Trattandosi di un referendum consultivo, l’amministrazione comunale non è tenuta a seguire l’esito del voto ma nel caso in cui dovesse vincere il fronte dei “sì” dovrebbe tenere presenti le richieste avanzate dai cittadini per aprire un dibattito sulla messa a gara dei servizi di trasporto della Capitale. Oltre che dai Radicali italiani, il Comitato per il Sì è composto dalla lista +Europa, dall’associazione politica Movimenta e dall’Aduc, l’associazione per i diritti degli utenti e dei consumatori. A favore del sì, è notizia delle ultime ore, anche Pd e Fi. Francesco Mingiardi, presidente del comitato promotore del referendum, invita i romani a votare sì perché «si vuole rompere un nodo che viene al pettine del trasporto pubblico locale. Atac è una società usata dalla politica per le clientele e garantirsi un bacino elettorale. La politica che governa si deve occupare del servizio Atac mentre della società si deve occupare il management della stessa». Mingiardi lamenta il fatto che i romani chiamati alle urne, pari a due milioni e trecento mila elettori, non sono «di fatto informati del referendum e questo rappresenta già una lesione dei diritti civici dei cittadini».

Sul fronte quorum, «non sono esclusi ricorsi al Tar» dopo la tornata elettorale. Fino al 31 gennaio scorso, infatti, lo statuto di Roma Capitale prevedeva il raggiungimento di un quorum fissato al 33,3 per cento degli aventi diritto al voto. Da quella data il Campidoglio ha modificato il testo togliendo la soglia del quorum.
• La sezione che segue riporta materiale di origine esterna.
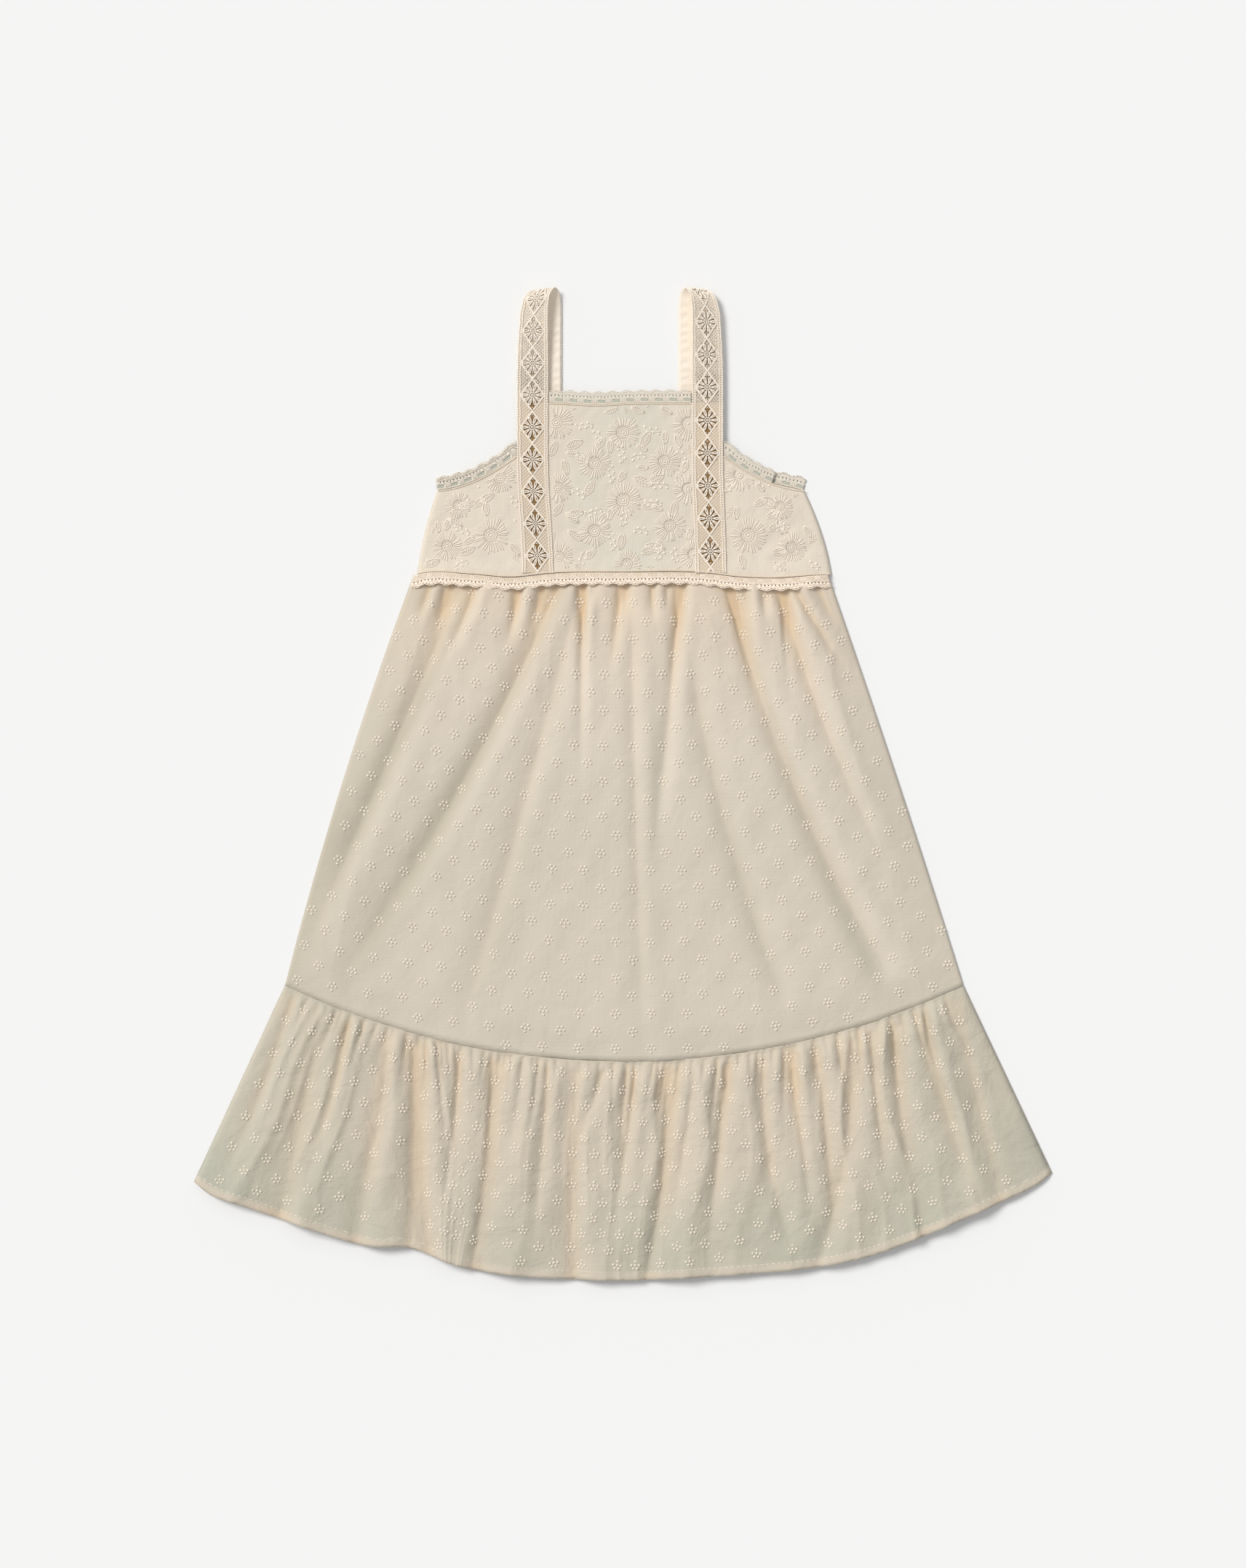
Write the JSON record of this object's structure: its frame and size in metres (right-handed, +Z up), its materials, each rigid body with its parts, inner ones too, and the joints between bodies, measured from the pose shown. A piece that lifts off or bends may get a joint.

Il 31 gennaio è lo stesso giorno in cui è stato proclamato il referendum. Secondo quanto afferma l’amministrazione capitolina, per il referendum di domenica sarà applicato il vecchio statuto, ed è quindi necessario il raggiungimento del quorum. Per Mingiardi deve invece essere preso in considerazione il nuovo regolamento perché «si deve tener presente la data effettiva della votazione». In merito alla notizia secondo la quale centinaia di scrutatori sarebbero dipendenti Atac, il presidente del comitato promotore giudica «grave» la scelta fatta. «Bisognava attingere dal bacino degli scrutatori di liste – aggiunge -, eliminando coloro che potessero potenzialmente portare un interesse contrario al quesito referendario. Abbiamo chiesto chiarezza alla Commissione per il referendum».

Tra i sostenitori del no, accanto al comitato Atac Bene Comune presieduto dall’urbanista Paolo Berdini, già assessore della giunta guidata dal sindaco Virginia Raggi, si sono schierati il Movimento 5 Stelle, la Lega, FdI, la sinistra fuori dal Pd e i sindacati confederali Cgil, Cisl e Uil. Berdini pone l’accento sul fatto che «l’azienda è stata spolpata dalla mala politica». Numeri alla mano, elenca i 600 milioni «andati in fumo» in dieci anni. «Quando l’Atac è stata riunificata nel 2008 era una società sana – spiega -. Poi sono state assunte 780 persone per le quali sono stati spesi in 10 anni circa 300 milioni di euro. Duecento sono serviti per pagare i dirigenti. Quasi cento sono stati persi con la truffa dei biglietti falsi. Per recuperare il deficit io tenterei un’azione di rivalsa contro chi ha svenduto l’azienda, senza rinunciare a risanarla. Per questo invito a votare no. La rinuncia sarebbe un messaggio negativo per le nuove generazioni». Altro passo da compiere per Berdini sarebbe quello di passare «al trasporto su ferro realizzando tante linee tranviarie che hanno costi dimezzati». Un passaggio, questo, che per l’urbanista «non possono fare i privati».